Your task. Each line below is to be written out in full, exactly as shown.

Raw data.
— start —
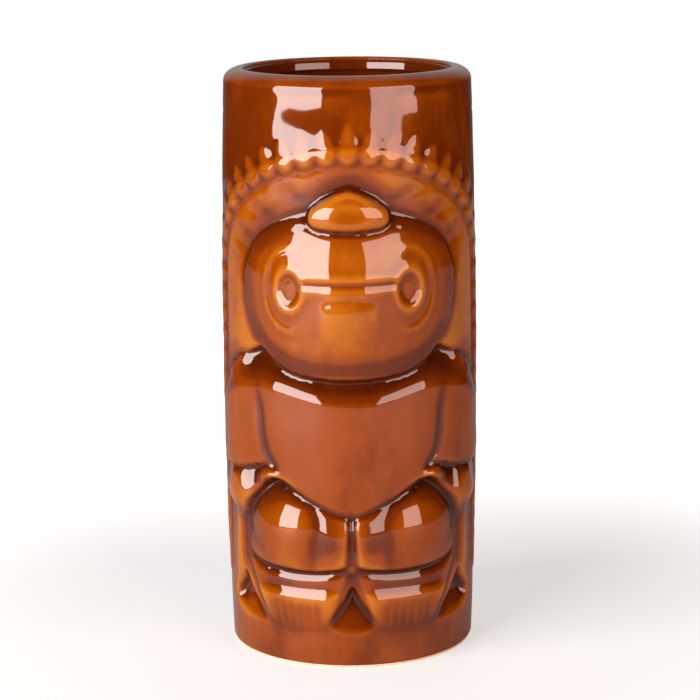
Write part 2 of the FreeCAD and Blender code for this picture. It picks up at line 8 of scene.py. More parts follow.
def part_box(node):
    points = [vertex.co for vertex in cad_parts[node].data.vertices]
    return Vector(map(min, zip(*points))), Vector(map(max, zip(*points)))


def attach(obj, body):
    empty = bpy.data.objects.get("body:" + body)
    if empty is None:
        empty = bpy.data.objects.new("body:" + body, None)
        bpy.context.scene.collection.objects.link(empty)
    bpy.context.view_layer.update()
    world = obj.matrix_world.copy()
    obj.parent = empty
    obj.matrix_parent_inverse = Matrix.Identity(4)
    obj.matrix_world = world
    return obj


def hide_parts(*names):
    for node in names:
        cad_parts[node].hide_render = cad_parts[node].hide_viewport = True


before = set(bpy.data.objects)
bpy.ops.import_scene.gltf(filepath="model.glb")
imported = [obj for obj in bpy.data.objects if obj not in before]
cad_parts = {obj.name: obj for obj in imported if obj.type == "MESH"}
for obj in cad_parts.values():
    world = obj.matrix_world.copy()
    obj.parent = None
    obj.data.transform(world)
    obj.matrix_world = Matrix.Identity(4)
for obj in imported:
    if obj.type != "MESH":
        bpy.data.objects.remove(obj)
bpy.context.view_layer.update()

# ------------------------------------------------------------------ sizes, in millimetres
SHELL_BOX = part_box("cast_shell")
HEIGHT = SHELL_BOX[1].z * 1000
BELLY = SHELL_BOX[1].x * 1000 + 0.1
WAIST_IN = 1.5                      # how much narrower the mug is at its foot and rim
WALL = 5.4                          # from the barrel side to the glazed inside
LIP_OUTSIDE = 5.0                   # how far in the rounding of the rim's outer edge reaches
LIP_DROP = 3.7                      # and how far down
LIP_INSIDE = 1.0                    # rounding of its inner edge
LIP_FLARE = 11.0                    # slope of the inside just under the rim, in degrees
FOOT_ROUND = 1.4                    # height of the rounding above the foot ring
FOOT_INSIDE = 29.0                  # inside radius of the foot ring
FOOT_HOLLOW = 1.5                   # depth of the hollow under the floor
FLOOR_TOP = 7.9                     # height of the floor inside
FLOOR_CORNER = 7.0                  # rounding between the floor and the wall inside
GLAZE = 0.4                         # thickness of the glaze skin inside
SEAT = 3.4                          # depth at which the relief forms meet the shell
STEP = 0.6                          # spacing of the surface grid at the front
FRONT_EDGE = 100.0                  # the sculpted front reaches this far round, in degrees
BACK_COLUMNS = 45                   # columns of the plain back; odd, so that a ring's count is even
PER_DEGREE = BELLY * math.pi / 180  # length along the wall of one degree


def barrel(z):
    """Radius of the mug's side at a height."""
    middle = HEIGHT / 2
    return BELLY - WAIST_IN * ((z - middle) / middle) ** 2


def ease(low, high, x):
    """0 below low, 1 above high, smooth between; low may be the larger."""
    t = np.clip((x - low) / (high - low), 0, 1)
    return t * t * (3 - 2 * t)


def ridge(x, width):
    """A rounded ridge of height 1 at x = 0."""
    return np.exp(-(x / width) ** 2)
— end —
Finished answer.
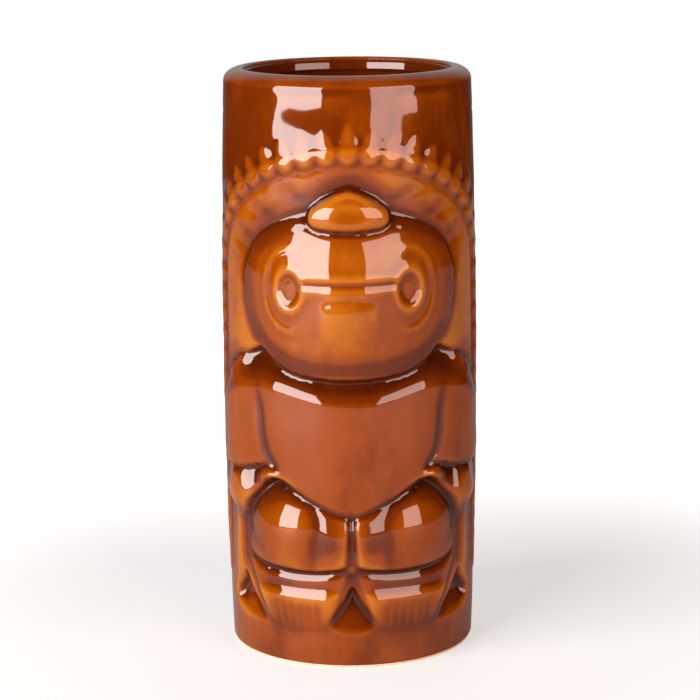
Write part 2 of the FreeCAD and Blender code for this picture. It picks up at line 8 of scene.py. More parts follow.
def part_box(node):
    points = [vertex.co for vertex in cad_parts[node].data.vertices]
    return Vector(map(min, zip(*points))), Vector(map(max, zip(*points)))


def attach(obj, body):
    empty = bpy.data.objects.get("body:" + body)
    if empty is None:
        empty = bpy.data.objects.new("body:" + body, None)
        bpy.context.scene.collection.objects.link(empty)
    bpy.context.view_layer.update()
    world = obj.matrix_world.copy()
    obj.parent = empty
    obj.matrix_parent_inverse = Matrix.Identity(4)
    obj.matrix_world = world
    return obj


def hide_parts(*names):
    for node in names:
        cad_parts[node].hide_render = cad_parts[node].hide_viewport = True


before = set(bpy.data.objects)
bpy.ops.import_scene.gltf(filepath="model.glb")
imported = [obj for obj in bpy.data.objects if obj not in before]
cad_parts = {obj.name: obj for obj in imported if obj.type == "MESH"}
for obj in cad_parts.values():
    world = obj.matrix_world.copy()
    obj.parent = None
    obj.data.transform(world)
    obj.matrix_world = Matrix.Identity(4)
for obj in imported:
    if obj.type != "MESH":
        bpy.data.objects.remove(obj)
bpy.context.view_layer.update()

# ------------------------------------------------------------------ sizes, in millimetres
SHELL_BOX = part_box("cast_shell")
HEIGHT = SHELL_BOX[1].z * 1000
BELLY = SHELL_BOX[1].x * 1000 + 0.1
WAIST_IN = 1.5                      # how much narrower the mug is at its foot and rim
WALL = 5.4                          # from the barrel side to the glazed inside
LIP_OUTSIDE = 5.0                   # how far in the rounding of the rim's outer edge reaches
LIP_DROP = 3.7                      # and how far down
LIP_INSIDE = 1.0                    # rounding of its inner edge
LIP_FLARE = 11.0                    # slope of the inside just under the rim, in degrees
FOOT_ROUND = 1.4                    # height of the rounding above the foot ring
FOOT_INSIDE = 29.0                  # inside radius of the foot ring
FOOT_HOLLOW = 1.5                   # depth of the hollow under the floor
FLOOR_TOP = 7.9                     # height of the floor inside
FLOOR_CORNER = 7.0                  # rounding between the floor and the wall inside
GLAZE = 0.4                         # thickness of the glaze skin inside
SEAT = 3.4                          # depth at which the relief forms meet the shell
STEP = 0.6                          # spacing of the surface grid at the front
FRONT_EDGE = 100.0                  # the sculpted front reaches this far round, in degrees
BACK_COLUMNS = 45                   # columns of the plain back; odd, so that a ring's count is even
PER_DEGREE = BELLY * math.pi / 180  # length along the wall of one degree


def barrel(z):
    """Radius of the mug's side at a height."""
    middle = HEIGHT / 2
    return BELLY - WAIST_IN * ((z - middle) / middle) ** 2


def ease(low, high, x):
    """0 below low, 1 above high, smooth between; low may be the larger."""
    t = np.clip((x - low) / (high - low), 0, 1)
    return t * t * (3 - 2 * t)


def ridge(x, width):
    """A rounded ridge of height 1 at x = 0."""
    return np.exp(-(x / width) ** 2)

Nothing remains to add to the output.